▶ [WHAT TO DO]: Below this line is the material. Write out only its lines from the one containing "bone.matrix_world = Matrix.Translation(-middle)" through the one containing "if empty is", both kept, exactly.
>> Start INFORMATION SUPPLIED
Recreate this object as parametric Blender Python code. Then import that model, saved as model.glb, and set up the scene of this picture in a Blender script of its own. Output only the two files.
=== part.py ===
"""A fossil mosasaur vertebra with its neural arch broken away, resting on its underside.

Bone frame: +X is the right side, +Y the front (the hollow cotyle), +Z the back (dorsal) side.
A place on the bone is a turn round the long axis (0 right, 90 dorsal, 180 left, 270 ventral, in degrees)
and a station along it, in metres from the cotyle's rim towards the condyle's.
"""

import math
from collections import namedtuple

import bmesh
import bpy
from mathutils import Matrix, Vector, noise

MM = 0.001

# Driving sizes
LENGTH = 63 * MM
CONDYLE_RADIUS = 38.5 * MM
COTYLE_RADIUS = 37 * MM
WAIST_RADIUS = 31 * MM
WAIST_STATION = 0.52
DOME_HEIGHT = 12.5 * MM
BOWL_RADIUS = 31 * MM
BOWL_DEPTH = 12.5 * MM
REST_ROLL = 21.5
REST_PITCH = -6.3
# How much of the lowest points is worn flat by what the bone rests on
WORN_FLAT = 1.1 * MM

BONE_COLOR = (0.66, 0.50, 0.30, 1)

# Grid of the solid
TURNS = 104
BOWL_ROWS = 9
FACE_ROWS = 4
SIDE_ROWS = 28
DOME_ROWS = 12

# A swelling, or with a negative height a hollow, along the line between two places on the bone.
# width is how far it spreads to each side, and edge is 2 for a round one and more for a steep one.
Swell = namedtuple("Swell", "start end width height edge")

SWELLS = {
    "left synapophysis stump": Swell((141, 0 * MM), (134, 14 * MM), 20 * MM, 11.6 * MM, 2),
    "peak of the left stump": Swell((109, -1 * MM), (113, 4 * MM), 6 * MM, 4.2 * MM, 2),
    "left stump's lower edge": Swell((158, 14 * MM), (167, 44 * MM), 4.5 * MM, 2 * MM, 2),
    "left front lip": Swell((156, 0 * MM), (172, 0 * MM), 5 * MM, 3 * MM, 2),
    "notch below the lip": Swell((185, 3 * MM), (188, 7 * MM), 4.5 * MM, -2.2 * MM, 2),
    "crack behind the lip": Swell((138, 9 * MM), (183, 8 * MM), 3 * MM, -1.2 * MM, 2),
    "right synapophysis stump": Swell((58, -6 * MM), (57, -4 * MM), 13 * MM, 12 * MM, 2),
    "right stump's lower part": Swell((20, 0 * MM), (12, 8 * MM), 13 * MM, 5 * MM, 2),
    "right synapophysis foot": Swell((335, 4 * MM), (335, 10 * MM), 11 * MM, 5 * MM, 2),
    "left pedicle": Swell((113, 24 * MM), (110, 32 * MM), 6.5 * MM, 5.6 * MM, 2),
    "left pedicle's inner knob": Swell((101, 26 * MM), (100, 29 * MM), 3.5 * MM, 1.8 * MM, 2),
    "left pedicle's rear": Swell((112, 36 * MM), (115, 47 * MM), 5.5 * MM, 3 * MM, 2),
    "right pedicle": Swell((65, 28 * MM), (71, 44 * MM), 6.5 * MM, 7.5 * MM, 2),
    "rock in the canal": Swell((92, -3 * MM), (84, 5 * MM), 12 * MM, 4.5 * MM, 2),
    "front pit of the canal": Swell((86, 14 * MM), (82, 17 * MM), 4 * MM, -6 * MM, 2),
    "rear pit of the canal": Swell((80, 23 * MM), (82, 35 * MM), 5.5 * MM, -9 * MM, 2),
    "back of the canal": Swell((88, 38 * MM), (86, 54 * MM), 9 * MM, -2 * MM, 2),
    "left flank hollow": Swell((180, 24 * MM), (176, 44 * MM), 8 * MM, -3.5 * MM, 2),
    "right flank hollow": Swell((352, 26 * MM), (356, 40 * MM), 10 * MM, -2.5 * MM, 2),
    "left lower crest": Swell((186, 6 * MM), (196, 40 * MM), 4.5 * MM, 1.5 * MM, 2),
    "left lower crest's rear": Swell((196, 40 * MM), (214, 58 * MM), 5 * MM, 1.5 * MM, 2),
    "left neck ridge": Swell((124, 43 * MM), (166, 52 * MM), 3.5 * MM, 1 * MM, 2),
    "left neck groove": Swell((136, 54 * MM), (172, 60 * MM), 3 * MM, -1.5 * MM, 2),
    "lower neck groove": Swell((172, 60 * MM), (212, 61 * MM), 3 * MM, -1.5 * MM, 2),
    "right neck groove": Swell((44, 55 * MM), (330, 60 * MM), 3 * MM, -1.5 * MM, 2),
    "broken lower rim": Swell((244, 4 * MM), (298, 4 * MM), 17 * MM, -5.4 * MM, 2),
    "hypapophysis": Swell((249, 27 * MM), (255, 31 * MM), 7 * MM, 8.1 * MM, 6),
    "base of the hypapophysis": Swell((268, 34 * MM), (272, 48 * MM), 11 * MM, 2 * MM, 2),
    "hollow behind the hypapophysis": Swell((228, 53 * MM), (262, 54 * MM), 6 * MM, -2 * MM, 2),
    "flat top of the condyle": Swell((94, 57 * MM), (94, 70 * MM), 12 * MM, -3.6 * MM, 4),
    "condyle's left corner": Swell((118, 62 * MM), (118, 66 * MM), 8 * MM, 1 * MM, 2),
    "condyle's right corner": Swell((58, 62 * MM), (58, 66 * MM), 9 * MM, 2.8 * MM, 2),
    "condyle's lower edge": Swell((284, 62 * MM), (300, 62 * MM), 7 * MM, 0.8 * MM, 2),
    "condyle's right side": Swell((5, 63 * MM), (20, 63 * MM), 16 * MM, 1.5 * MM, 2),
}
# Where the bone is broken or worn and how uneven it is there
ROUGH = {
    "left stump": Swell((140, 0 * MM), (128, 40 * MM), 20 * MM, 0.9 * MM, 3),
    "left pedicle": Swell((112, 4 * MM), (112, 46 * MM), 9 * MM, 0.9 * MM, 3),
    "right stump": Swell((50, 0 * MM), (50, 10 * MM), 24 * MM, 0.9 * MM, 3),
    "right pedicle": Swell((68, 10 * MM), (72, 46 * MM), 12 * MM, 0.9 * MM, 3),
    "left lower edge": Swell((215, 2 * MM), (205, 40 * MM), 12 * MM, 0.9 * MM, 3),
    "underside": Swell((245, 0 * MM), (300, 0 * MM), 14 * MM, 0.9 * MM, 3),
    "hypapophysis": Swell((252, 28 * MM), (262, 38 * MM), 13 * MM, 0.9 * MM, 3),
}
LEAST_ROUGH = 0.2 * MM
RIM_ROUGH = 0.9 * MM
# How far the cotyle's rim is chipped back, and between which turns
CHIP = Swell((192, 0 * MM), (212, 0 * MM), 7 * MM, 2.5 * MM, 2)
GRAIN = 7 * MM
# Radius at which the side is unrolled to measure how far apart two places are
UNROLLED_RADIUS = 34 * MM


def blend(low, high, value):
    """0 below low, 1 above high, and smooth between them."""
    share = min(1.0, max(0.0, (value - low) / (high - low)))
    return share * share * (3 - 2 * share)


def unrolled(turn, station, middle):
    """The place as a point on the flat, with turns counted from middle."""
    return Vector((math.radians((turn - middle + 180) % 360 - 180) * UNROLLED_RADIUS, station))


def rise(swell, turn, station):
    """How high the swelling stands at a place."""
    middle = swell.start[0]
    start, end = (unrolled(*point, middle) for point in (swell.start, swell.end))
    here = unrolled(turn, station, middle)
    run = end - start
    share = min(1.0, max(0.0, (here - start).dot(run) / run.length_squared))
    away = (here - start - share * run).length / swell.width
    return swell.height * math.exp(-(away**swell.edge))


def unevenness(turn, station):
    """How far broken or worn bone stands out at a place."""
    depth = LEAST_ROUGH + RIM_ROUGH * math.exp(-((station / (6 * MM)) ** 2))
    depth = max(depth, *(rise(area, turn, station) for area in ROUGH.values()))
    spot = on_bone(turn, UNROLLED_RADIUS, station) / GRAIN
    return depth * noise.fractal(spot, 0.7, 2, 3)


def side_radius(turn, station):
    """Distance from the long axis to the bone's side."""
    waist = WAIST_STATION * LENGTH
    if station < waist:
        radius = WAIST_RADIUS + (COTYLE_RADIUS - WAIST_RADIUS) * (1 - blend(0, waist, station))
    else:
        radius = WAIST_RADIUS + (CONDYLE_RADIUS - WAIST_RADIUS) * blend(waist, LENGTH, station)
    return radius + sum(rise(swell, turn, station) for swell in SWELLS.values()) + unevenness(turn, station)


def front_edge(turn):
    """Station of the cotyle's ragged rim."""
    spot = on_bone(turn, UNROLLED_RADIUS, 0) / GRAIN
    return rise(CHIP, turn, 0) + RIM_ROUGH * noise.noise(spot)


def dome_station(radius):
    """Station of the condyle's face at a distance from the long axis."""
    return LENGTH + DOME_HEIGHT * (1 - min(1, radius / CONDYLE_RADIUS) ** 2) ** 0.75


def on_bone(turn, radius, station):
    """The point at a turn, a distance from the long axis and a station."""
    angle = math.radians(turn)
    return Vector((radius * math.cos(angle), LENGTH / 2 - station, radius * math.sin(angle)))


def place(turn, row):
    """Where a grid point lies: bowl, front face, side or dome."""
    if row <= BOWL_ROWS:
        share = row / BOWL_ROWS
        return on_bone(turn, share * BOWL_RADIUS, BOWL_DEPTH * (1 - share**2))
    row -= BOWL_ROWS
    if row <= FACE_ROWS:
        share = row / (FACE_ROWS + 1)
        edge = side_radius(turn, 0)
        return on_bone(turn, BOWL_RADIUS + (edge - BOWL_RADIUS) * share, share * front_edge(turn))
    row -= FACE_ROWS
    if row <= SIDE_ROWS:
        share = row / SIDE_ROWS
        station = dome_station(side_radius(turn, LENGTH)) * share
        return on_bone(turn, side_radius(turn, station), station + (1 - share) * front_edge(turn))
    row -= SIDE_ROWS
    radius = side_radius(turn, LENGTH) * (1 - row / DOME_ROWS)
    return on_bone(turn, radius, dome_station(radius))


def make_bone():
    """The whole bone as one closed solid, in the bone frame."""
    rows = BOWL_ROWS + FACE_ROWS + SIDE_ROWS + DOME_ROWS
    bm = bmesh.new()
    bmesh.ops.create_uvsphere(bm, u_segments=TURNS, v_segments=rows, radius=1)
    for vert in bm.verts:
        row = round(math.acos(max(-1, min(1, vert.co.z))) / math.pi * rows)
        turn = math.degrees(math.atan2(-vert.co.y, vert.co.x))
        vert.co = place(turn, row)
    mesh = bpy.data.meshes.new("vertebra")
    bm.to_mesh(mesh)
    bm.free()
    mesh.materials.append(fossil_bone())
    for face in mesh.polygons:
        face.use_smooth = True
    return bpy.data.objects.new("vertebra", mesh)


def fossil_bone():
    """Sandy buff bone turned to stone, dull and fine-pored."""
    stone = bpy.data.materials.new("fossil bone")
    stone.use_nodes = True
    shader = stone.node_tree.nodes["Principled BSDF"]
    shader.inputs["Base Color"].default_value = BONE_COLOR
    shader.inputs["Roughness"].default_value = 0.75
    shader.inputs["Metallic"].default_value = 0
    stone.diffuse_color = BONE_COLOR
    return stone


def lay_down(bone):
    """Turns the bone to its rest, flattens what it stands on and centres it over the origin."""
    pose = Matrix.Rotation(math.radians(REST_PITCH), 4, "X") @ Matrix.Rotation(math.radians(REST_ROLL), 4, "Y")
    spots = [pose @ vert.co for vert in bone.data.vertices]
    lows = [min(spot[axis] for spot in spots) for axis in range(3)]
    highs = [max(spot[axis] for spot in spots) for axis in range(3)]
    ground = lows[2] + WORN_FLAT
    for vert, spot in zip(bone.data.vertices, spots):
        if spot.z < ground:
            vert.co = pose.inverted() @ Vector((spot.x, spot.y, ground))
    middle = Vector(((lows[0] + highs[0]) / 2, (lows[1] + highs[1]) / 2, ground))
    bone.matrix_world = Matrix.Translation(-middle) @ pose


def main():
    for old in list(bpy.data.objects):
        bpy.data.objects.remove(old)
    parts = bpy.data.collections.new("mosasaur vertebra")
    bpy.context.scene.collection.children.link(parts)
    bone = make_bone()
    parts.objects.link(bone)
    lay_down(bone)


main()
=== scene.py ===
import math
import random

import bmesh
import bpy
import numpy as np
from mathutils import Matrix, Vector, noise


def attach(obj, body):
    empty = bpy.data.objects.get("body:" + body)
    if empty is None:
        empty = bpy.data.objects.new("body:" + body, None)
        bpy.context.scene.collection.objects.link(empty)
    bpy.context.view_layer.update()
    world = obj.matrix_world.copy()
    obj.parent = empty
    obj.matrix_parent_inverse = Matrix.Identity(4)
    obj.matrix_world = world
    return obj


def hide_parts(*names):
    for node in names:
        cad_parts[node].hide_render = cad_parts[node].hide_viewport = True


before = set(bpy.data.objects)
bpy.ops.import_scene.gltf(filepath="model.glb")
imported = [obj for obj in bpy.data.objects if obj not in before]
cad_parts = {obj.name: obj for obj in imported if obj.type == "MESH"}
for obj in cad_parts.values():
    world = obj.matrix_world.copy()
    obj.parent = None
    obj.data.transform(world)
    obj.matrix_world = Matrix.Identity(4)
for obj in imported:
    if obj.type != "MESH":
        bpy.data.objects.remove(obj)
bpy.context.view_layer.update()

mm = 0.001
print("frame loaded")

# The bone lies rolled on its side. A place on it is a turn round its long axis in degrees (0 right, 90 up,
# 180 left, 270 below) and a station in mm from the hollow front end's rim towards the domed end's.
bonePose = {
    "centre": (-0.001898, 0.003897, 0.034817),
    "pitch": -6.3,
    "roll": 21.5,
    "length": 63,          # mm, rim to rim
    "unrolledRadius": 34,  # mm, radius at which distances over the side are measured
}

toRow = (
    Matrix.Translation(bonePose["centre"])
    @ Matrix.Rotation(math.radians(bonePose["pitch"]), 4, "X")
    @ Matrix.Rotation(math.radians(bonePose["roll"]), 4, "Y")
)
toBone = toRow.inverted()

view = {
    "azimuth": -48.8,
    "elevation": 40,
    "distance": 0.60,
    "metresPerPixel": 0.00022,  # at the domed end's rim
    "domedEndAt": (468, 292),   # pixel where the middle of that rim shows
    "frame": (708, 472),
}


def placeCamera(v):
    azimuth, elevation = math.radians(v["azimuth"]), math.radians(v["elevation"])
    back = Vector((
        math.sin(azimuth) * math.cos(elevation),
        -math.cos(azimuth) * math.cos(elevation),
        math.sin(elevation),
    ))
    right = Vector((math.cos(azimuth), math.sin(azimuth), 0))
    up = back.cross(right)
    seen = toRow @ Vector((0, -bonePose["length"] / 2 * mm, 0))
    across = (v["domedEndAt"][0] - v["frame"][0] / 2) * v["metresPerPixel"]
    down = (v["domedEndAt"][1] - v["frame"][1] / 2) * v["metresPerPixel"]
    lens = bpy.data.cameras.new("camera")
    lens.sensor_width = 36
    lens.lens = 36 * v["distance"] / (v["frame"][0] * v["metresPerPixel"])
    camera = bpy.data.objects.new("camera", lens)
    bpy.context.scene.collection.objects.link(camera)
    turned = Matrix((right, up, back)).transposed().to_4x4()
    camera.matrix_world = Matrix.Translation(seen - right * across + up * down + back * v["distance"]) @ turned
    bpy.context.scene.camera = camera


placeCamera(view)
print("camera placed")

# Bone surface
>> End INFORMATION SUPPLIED
▶ [FINAL RESULT]:
    bone.matrix_world = Matrix.Translation(-middle) @ pose


def main():
    for old in list(bpy.data.objects):
        bpy.data.objects.remove(old)
    parts = bpy.data.collections.new("mosasaur vertebra")
    bpy.context.scene.collection.children.link(parts)
    bone = make_bone()
    parts.objects.link(bone)
    lay_down(bone)


main()
=== scene.py ===
import math
import random

import bmesh
import bpy
import numpy as np
from mathutils import Matrix, Vector, noise


def attach(obj, body):
    empty = bpy.data.objects.get("body:" + body)
    if empty is None:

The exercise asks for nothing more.